_Task prompt:_
Report the number of lines containing "height", with no other words.

_Given information:_
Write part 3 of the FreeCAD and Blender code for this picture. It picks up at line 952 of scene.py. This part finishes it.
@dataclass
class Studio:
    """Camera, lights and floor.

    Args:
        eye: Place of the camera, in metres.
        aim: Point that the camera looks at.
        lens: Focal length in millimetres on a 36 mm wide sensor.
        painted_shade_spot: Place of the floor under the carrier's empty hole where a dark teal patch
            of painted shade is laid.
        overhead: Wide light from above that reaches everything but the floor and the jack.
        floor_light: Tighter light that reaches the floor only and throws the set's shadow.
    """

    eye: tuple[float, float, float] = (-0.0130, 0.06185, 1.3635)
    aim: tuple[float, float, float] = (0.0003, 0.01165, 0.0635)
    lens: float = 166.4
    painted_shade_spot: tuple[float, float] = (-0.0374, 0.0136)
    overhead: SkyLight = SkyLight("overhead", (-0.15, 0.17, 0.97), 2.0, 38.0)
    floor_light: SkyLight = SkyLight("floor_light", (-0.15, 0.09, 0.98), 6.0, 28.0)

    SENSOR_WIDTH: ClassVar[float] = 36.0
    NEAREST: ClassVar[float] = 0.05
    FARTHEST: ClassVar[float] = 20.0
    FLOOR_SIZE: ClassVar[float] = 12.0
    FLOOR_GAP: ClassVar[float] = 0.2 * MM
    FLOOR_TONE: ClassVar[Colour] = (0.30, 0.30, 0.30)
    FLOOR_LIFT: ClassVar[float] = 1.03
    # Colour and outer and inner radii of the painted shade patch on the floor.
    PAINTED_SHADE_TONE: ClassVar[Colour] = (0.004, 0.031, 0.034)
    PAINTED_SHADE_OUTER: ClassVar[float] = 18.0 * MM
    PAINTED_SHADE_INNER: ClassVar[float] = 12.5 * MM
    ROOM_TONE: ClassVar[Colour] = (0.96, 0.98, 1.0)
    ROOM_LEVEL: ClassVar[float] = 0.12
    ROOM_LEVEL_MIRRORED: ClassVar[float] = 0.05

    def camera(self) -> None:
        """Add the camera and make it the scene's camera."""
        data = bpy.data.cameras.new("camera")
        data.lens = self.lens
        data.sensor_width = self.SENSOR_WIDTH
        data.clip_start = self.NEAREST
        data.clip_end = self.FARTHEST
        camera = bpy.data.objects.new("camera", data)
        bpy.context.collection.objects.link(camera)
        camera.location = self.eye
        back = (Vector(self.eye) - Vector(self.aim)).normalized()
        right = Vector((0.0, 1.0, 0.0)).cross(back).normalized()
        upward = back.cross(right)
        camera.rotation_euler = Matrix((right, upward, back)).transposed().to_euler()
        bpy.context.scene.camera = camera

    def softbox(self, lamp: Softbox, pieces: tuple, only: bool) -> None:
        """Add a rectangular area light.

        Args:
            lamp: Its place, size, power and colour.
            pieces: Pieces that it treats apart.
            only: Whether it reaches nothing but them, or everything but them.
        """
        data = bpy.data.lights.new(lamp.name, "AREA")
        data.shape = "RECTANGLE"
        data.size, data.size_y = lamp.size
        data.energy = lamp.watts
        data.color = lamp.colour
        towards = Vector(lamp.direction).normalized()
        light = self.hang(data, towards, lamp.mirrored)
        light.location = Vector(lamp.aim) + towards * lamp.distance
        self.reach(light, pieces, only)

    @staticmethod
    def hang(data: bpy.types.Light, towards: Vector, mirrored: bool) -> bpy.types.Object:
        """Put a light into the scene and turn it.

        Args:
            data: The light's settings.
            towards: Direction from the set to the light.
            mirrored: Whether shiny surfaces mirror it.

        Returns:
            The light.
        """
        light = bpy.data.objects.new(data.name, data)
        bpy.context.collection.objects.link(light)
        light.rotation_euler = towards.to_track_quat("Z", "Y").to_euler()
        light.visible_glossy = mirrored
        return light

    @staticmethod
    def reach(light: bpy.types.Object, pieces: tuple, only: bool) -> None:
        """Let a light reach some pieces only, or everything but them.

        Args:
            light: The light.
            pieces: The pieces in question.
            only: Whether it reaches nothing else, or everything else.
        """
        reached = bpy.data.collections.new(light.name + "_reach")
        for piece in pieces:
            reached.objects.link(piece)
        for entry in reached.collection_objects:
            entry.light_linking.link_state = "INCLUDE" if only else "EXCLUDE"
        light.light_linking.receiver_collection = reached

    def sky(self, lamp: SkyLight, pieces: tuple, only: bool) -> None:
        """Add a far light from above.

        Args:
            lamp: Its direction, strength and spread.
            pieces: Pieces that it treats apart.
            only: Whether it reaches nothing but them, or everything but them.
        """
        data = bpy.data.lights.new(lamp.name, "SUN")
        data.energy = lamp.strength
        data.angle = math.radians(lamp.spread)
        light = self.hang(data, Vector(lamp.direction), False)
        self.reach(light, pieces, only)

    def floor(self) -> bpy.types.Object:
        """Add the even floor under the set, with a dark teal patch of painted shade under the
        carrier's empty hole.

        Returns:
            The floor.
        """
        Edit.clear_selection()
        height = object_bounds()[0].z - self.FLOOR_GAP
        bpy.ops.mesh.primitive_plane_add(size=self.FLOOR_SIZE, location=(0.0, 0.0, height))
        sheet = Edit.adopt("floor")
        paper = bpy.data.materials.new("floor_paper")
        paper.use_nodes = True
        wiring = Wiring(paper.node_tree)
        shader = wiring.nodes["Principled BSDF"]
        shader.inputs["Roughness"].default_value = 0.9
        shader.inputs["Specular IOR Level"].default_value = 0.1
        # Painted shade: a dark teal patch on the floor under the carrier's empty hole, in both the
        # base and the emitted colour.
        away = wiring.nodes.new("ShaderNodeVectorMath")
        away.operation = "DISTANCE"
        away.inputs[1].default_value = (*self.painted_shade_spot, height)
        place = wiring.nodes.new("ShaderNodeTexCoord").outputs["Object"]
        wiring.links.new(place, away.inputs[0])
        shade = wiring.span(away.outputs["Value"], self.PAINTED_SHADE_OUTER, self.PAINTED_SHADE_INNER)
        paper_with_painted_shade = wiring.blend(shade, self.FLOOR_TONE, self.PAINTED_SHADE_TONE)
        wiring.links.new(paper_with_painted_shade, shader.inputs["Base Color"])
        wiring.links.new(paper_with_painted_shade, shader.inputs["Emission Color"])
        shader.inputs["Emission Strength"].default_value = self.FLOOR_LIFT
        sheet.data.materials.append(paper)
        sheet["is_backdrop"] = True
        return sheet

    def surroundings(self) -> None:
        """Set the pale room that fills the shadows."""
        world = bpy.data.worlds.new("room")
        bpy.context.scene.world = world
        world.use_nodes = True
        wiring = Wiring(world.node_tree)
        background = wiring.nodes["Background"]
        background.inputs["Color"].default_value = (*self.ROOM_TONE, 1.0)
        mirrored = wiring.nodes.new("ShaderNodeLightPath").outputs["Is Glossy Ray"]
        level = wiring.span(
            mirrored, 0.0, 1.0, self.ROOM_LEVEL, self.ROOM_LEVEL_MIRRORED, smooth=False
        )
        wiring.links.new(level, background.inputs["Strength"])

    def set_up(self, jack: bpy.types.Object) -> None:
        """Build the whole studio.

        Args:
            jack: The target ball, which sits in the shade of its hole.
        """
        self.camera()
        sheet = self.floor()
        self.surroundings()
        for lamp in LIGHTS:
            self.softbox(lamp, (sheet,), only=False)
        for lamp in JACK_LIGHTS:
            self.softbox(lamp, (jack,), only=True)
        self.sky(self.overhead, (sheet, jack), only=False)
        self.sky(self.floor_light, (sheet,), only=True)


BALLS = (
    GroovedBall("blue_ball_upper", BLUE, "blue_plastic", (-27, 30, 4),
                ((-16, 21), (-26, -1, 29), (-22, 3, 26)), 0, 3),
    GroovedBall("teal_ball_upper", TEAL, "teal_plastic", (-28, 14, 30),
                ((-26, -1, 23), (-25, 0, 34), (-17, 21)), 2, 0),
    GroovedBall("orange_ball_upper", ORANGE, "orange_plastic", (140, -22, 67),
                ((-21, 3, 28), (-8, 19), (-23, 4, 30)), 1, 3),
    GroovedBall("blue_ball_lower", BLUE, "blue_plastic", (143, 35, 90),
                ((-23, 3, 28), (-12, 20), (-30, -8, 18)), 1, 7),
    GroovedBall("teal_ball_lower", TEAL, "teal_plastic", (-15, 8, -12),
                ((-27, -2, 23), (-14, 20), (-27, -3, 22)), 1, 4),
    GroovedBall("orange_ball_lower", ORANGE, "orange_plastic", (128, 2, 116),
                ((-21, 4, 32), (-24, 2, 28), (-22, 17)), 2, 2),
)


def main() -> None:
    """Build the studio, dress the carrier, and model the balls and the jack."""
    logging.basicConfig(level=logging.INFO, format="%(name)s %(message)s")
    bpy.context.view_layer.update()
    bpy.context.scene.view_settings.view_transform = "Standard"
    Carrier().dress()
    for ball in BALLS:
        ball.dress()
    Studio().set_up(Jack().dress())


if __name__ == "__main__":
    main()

_Full output:_
3